___ SUPPLIED MATERIAL

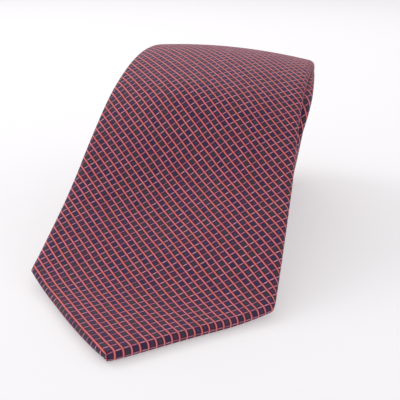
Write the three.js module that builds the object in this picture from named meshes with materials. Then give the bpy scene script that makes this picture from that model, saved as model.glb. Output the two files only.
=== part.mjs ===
// A men's bias-cut silk necktie, rolled up from its narrow end and lying on its side.
// The wide blade leaves the top of the roll, slopes down in front and rests its point flat
// on the table. X runs across the blade, -Y points to the tip, +Z is up, units are millimetres.
//
// The tie is one long laminated strip, so every piece is drawn first in the strip's own flat
// coordinates, then bent along one shared path:
//   s  distance along the tie from the wide tip
//   v  distance across the tie from its centre line
//   w  depth below the front face: 0 is the face that shows when worn, THICKNESS is the back
import * as THREE from 'three';

// ---- the tie laid flat ----
const TIE_LENGTH = 1480;
const BLADE_WIDTH = 90; // widest part of the wide end, at its shoulders
const NECK_WIDTH = 36;
const TAIL_WIDTH = 42; // widest part of the narrow end
const TIP_HALF_ANGLE = THREE.MathUtils.degToRad(45);
const TIP_BLUNT = 1; // half-width left at the very point, where the folds turn under
const BLADE_TAPER_LENGTH = 750; // from the wide shoulders to the neck
const TAIL_TAPER_LENGTH = 330; // from the neck to the narrow shoulders

// ---- the layers, front to back ----
const SILK = 0.45;
const INTERLINING = 0.95;
const TIPPING = 0.3;
const THREAD = 0.5;
const GAP = 0.3; // clearance between two pieces that lie on each other
const EDGE_CLEARANCE = 0.8; // the inner layers stop this far inside the turned edges

// ---- the folds of the envelope ----
const HEM_WIDTH = 10; // turned under along the edges of a tip
const WING_OVERLAP = 8; // one back wing laid over the other at the centre seam
const WIDE_SEAM_START = 96; // where the back wings meet above the wide tip
const TAIL_SEAM_START = 60; // the same, above the narrow tip
const TIPPING_TUCK = 18; // the lining runs on under the wings by this much

// ---- where the panels join ----
const WIDE_NECK_SEAM = 735;
const NECK_TAIL_SEAM = 1080;
const INTERLINING_JOIN = 905;

// ---- the trimmings on the back of the wide blade ----
const KEEPER_START = 110;
const KEEPER_WIDTH = 13;
const KEEPER_SPAN = 52;
const KEEPER_CLOTH = 0.8;
const KEEPER_SLACK = 1.6; // free height under the loop
const KEEPER_FOOT = 3.5;
const LABEL_START = 52;
const LABEL_LENGTH = 14;
const LABEL_SPAN = 25;
const LABEL_CLOTH = 0.25;
const TACK_LENGTH = 9;
const TACK_WIDTH = 1.4;

// ---- how it is rolled ----
const TURN_SPACE = 0.6; // air between one turn and the next
const CROWN_RADIUS = 92; // the flattish top of the roll
const CROWN_HALF_ANGLE = THREE.MathUtils.degToRad(20);
const EYE_RADIUS = 1.2; // at the two inner bends of the first turn
const ROLL_LEAN = 0.104; // sideways lean of the roll's right end, per mm of height
const SWELL = 2.2; // how far the second turn stands out as it comes up the front
const SWELL_SPAN = [66, 38]; // start and middle of that swell, before the second crest
const BLADE_SWAY = 7.3; // sideways lean of the blade between its tip and the crest

// ---- how the blade drapes, tip first: length and slope in degrees at its far end ----
const TOE_LENGTH = 28;
const TOE_BEND = { length: 24, slope: 28 };
const RAMP = [{ share: 0.63, slope: 41 }, { share: 0.37, slope: 36 }];
const SHOULDER_BEND_LENGTH = 25;

// ---- the hinge line of the blade, and the facets ----
const HINGE_AT = 150; // distance from the tip of the line that the blade lifts about
const BIGHT_STEPS = 8;
const CROWN_STEPS = 2;
const DRAPE_STEP = 8;

const THICKNESS = 3 * SILK + INTERLINING + TIPPING + 4 * GAP;
const PITCH = THICKNESS + TURN_SPACE;

const DEPTH = layerDepths();
const path = layPath();

// Depth of the near face of every layer below the front face.
function layerDepths() {
  const interlining = SILK + GAP;
  const tipping = interlining + INTERLINING + GAP;
  const lowerWing = tipping + TIPPING + GAP;
  const upperWing = lowerWing + SILK + GAP;
  return { interlining, tipping, lowerWing, upperWing };
}

// ---------------------------------------------------------------- the path of the strip

// Walks a chain of arcs, each with a length and a turn, to one distance along it.
function walk(arcs, start, distance) {
  let { y, z, slope } = start;
  let left = distance;
  for (const arc of arcs) {
    const run = Math.min(left, arc.length);
    const half = arc.turn * run / arc.length / 2;
    const chord = Math.abs(half) < 1e-9 ? run : run * Math.sin(half) / half;
    y += chord * Math.cos(slope + half);
    z += chord * Math.sin(slope + half);
    slope += 2 * half;
    left -= run;
    if (left <= 0) break;
  }
  return { y, z, slope };
}

// Outline of the outermost turn at mid thickness, from the crest backwards: half the crown,
// a round bight, the flat that it lies on, the other bight and the rest of the crown.
function turnOutline(bightRadius) {
  const crown = { length: CROWN_RADIUS * CROWN_HALF_ANGLE, turn: -CROWN_HALF_ANGLE };
  const bightTurn = Math.PI - CROWN_HALF_ANGLE;
  const bight = { length: bightRadius * bightTurn, turn: -bightTurn };
  const flat = { length: 2 * (CROWN_RADIUS - bightRadius) * Math.sin(CROWN_HALF_ANGLE), turn: 0 };
  return [crown, bight, flat, bight, crown];
}

function sumLengths(arcs) {
  return arcs.reduce((total, arc) => total + arc.length, 0);
}

// Distances round one turn at which the roll is faceted, the same on every turn so that the
// facets of all the turns stay parallel.
function turnMarks(outline) {
  const steps = [CROWN_STEPS, BIGHT_STEPS, 1, BIGHT_STEPS, CROWN_STEPS];
  const marks = [];
  let from = 0;
  outline.forEach((arc, i) => {
    for (let k = 0; k < steps[i]; k += 1) marks.push(from + arc.length * k / steps[i]);
    from += arc.length;
  });
  return marks;
}

// Distance round the outline at which it has turned by a given angle.
function distanceTurned(outline, angle) {
  let left = angle;
  let distance = 0;
  for (const arc of outline) {
    const turn = -arc.turn;
    if (left <= turn) return distance + (turn > 0 ? arc.length * left / turn : 0);
    left -= turn;
    distance += arc.length;
  }
  return distance;
}

// One point of the spiral, at a distance counted in turns from the crest. The outline moves
// inwards by one pitch for each full turn of its slope, so its flats stay flat.
function spiralPoint(outline, crest, turns) {
  const whole = Math.floor(turns + 1e-9);
  const base = walk(outline, crest, (turns - whole) * sumLengths(outline));
  const slope = base.slope - 2 * Math.PI * whole;
  const inset = -PITCH * slope / (2 * Math.PI);
  return {
    y: base.y + Math.sin(slope) * inset,
    z: base.z - Math.cos(slope) * inset,
    slope,
    turns,
  };
}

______

[TASK DESCRIPTION]: Write out every line exactly as it stands.

[RESPONSE TO THE TASK]:
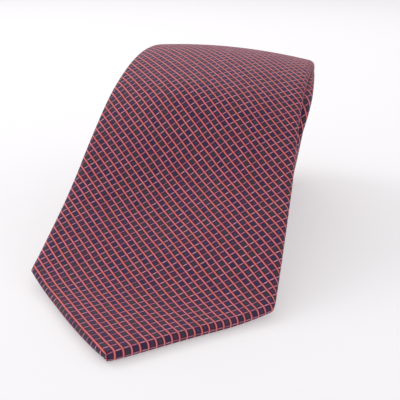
Write the three.js module that builds the object in this picture from named meshes with materials. Then give the bpy scene script that makes this picture from that model, saved as model.glb. Output the two files only.
=== part.mjs ===
// A men's bias-cut silk necktie, rolled up from its narrow end and lying on its side.
// The wide blade leaves the top of the roll, slopes down in front and rests its point flat
// on the table. X runs across the blade, -Y points to the tip, +Z is up, units are millimetres.
//
// The tie is one long laminated strip, so every piece is drawn first in the strip's own flat
// coordinates, then bent along one shared path:
//   s  distance along the tie from the wide tip
//   v  distance across the tie from its centre line
//   w  depth below the front face: 0 is the face that shows when worn, THICKNESS is the back
import * as THREE from 'three';

// ---- the tie laid flat ----
const TIE_LENGTH = 1480;
const BLADE_WIDTH = 90; // widest part of the wide end, at its shoulders
const NECK_WIDTH = 36;
const TAIL_WIDTH = 42; // widest part of the narrow end
const TIP_HALF_ANGLE = THREE.MathUtils.degToRad(45);
const TIP_BLUNT = 1; // half-width left at the very point, where the folds turn under
const BLADE_TAPER_LENGTH = 750; // from the wide shoulders to the neck
const TAIL_TAPER_LENGTH = 330; // from the neck to the narrow shoulders

// ---- the layers, front to back ----
const SILK = 0.45;
const INTERLINING = 0.95;
const TIPPING = 0.3;
const THREAD = 0.5;
const GAP = 0.3; // clearance between two pieces that lie on each other
const EDGE_CLEARANCE = 0.8; // the inner layers stop this far inside the turned edges

// ---- the folds of the envelope ----
const HEM_WIDTH = 10; // turned under along the edges of a tip
const WING_OVERLAP = 8; // one back wing laid over the other at the centre seam
const WIDE_SEAM_START = 96; // where the back wings meet above the wide tip
const TAIL_SEAM_START = 60; // the same, above the narrow tip
const TIPPING_TUCK = 18; // the lining runs on under the wings by this much

// ---- where the panels join ----
const WIDE_NECK_SEAM = 735;
const NECK_TAIL_SEAM = 1080;
const INTERLINING_JOIN = 905;

// ---- the trimmings on the back of the wide blade ----
const KEEPER_START = 110;
const KEEPER_WIDTH = 13;
const KEEPER_SPAN = 52;
const KEEPER_CLOTH = 0.8;
const KEEPER_SLACK = 1.6; // free height under the loop
const KEEPER_FOOT = 3.5;
const LABEL_START = 52;
const LABEL_LENGTH = 14;
const LABEL_SPAN = 25;
const LABEL_CLOTH = 0.25;
const TACK_LENGTH = 9;
const TACK_WIDTH = 1.4;

// ---- how it is rolled ----
const TURN_SPACE = 0.6; // air between one turn and the next
const CROWN_RADIUS = 92; // the flattish top of the roll
const CROWN_HALF_ANGLE = THREE.MathUtils.degToRad(20);
const EYE_RADIUS = 1.2; // at the two inner bends of the first turn
const ROLL_LEAN = 0.104; // sideways lean of the roll's right end, per mm of height
const SWELL = 2.2; // how far the second turn stands out as it comes up the front
const SWELL_SPAN = [66, 38]; // start and middle of that swell, before the second crest
const BLADE_SWAY = 7.3; // sideways lean of the blade between its tip and the crest

// ---- how the blade drapes, tip first: length and slope in degrees at its far end ----
const TOE_LENGTH = 28;
const TOE_BEND = { length: 24, slope: 28 };
const RAMP = [{ share: 0.63, slope: 41 }, { share: 0.37, slope: 36 }];
const SHOULDER_BEND_LENGTH = 25;

// ---- the hinge line of the blade, and the facets ----
const HINGE_AT = 150; // distance from the tip of the line that the blade lifts about
const BIGHT_STEPS = 8;
const CROWN_STEPS = 2;
const DRAPE_STEP = 8;

const THICKNESS = 3 * SILK + INTERLINING + TIPPING + 4 * GAP;
const PITCH = THICKNESS + TURN_SPACE;

const DEPTH = layerDepths();
const path = layPath();

// Depth of the near face of every layer below the front face.
function layerDepths() {
  const interlining = SILK + GAP;
  const tipping = interlining + INTERLINING + GAP;
  const lowerWing = tipping + TIPPING + GAP;
  const upperWing = lowerWing + SILK + GAP;
  return { interlining, tipping, lowerWing, upperWing };
}

// ---------------------------------------------------------------- the path of the strip

// Walks a chain of arcs, each with a length and a turn, to one distance along it.
function walk(arcs, start, distance) {
  let { y, z, slope } = start;
  let left = distance;
  for (const arc of arcs) {
    const run = Math.min(left, arc.length);
    const half = arc.turn * run / arc.length / 2;
    const chord = Math.abs(half) < 1e-9 ? run : run * Math.sin(half) / half;
    y += chord * Math.cos(slope + half);
    z += chord * Math.sin(slope + half);
    slope += 2 * half;
    left -= run;
    if (left <= 0) break;
  }
  return { y, z, slope };
}

// Outline of the outermost turn at mid thickness, from the crest backwards: half the crown,
// a round bight, the flat that it lies on, the other bight and the rest of the crown.
function turnOutline(bightRadius) {
  const crown = { length: CROWN_RADIUS * CROWN_HALF_ANGLE, turn: -CROWN_HALF_ANGLE };
  const bightTurn = Math.PI - CROWN_HALF_ANGLE;
  const bight = { length: bightRadius * bightTurn, turn: -bightTurn };
  const flat = { length: 2 * (CROWN_RADIUS - bightRadius) * Math.sin(CROWN_HALF_ANGLE), turn: 0 };
  return [crown, bight, flat, bight, crown];
}

function sumLengths(arcs) {
  return arcs.reduce((total, arc) => total + arc.length, 0);
}

// Distances round one turn at which the roll is faceted, the same on every turn so that the
// facets of all the turns stay parallel.
function turnMarks(outline) {
  const steps = [CROWN_STEPS, BIGHT_STEPS, 1, BIGHT_STEPS, CROWN_STEPS];
  const marks = [];
  let from = 0;
  outline.forEach((arc, i) => {
    for (let k = 0; k < steps[i]; k += 1) marks.push(from + arc.length * k / steps[i]);
    from += arc.length;
  });
  return marks;
}

// Distance round the outline at which it has turned by a given angle.
function distanceTurned(outline, angle) {
  let left = angle;
  let distance = 0;
  for (const arc of outline) {
    const turn = -arc.turn;
    if (left <= turn) return distance + (turn > 0 ? arc.length * left / turn : 0);
    left -= turn;
    distance += arc.length;
  }
  return distance;
}

// One point of the spiral, at a distance counted in turns from the crest. The outline moves
// inwards by one pitch for each full turn of its slope, so its flats stay flat.
function spiralPoint(outline, crest, turns) {
  const whole = Math.floor(turns + 1e-9);
  const base = walk(outline, crest, (turns - whole) * sumLengths(outline));
  const slope = base.slope - 2 * Math.PI * whole;
  const inset = -PITCH * slope / (2 * Math.PI);
  return {
    y: base.y + Math.sin(slope) * inset,
    z: base.z - Math.cos(slope) * inset,
    slope,
    turns,
  };
}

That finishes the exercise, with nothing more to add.